2007年3月13日火曜日

日興上場維持の賛否両論

日興株、東証が上場維持 利益水増し「重大といえず」

ということで、上場維持が決定した。この記事では事実が淡々と述べられているが、他の記事では・・・

「疑わしきは罰せず」 日興上場維持 東証、疑問残る判断
「グレー企業」裁けぬ上場廃止基準 日興めぐり東証維持

と批判的な論調。上場基準、廃止基準が明確でないということが問題と指摘していた。

上場基準って何だっけ?で紹介されているさよなら日興コーディアル証券で解説されているように今回の日興の不正経理はライブドアよりも悪質。なのに、かたやライブドアは上場廃止で日興は維持ということになると不公平感が拭えない。
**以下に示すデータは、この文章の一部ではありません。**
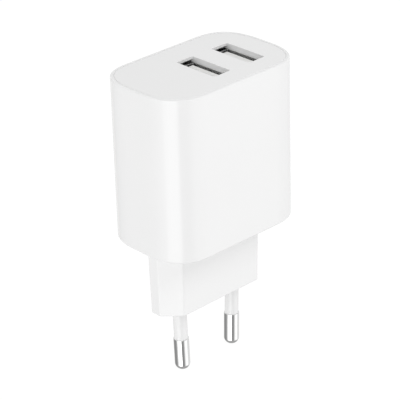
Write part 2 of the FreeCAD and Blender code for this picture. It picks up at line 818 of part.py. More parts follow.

連日報道されている日興コーディアルの会計問題ですが、金融庁が課徴金5億円を勧告しました。株価はストップ安。会計上の不正操作金額はライブドアのそれを上回ります。
ライブドアの経理処理は最終的には違法と判断されたわけだが、元々不正かどうか判断の前例がないものだったわけで、法網をくぐったと言われるかもしれないが明確な違法性には疑問がある。裁判ではその点が争われず、堀江氏が支持したかどうかだけが注目されているが、本来は本当に指摘されたような法律違反があったかどうかをもっと論点にして欲しい。以前から思っていたのだが、ライブドアの問題は実に国策捜査だったのではないか。国や捜査機関の面子をかけた摘発で結論ありきだったのではないかと思うのだ。

この構図は昔のリクルート事件と同じだ。

一方、

日興コーディアル上場維持決定!

では、上場維持で「良識」が勝ったという意見が述べられている。
このブログで何度か述べさせていただいているとおり、内部統制とかリスク管理というものは通常、「トレードオフ」の関係にあるもので、コストをかければかけるだけリスクを減らすことはできますが、リスクを「ゼロ」にすることは絶対できないわけです。
確かに、リスクを受け入れることを含めて、全体的にコストのロスを軽減する方向に社会が動くというのは理解できる。しかし、ライブドアは旧態依然とした経済の枠組みに対立したということに対して、捜査機関が”社会正義”を振りかざして横暴を働いたというのが実態をあらわしていると思う。だから、コストが高い方向を社会正義で強要したという点で捜査機関も東証も責任を負うべきだろう。

そして、ライブドアを上場廃止にした基準に照らせば日興も上場廃止にするべきだったし、捜査機関も乗り込むべきだった。だが、日興を守ろうという政財界の圧力がそれをさせなかった。そうと判断するしかない。

結局、公正中立なものは何もないという悲しい現実があるということだ。それは捜査機関(警察、検察)、取引機関(東証)、報道機関(新聞、テレビ)を含めて。

日興がシティに買収される結果には呆れた。日本国内に日興を買収しようという野心のある企業がないことに呆れた。これも悲しい現実。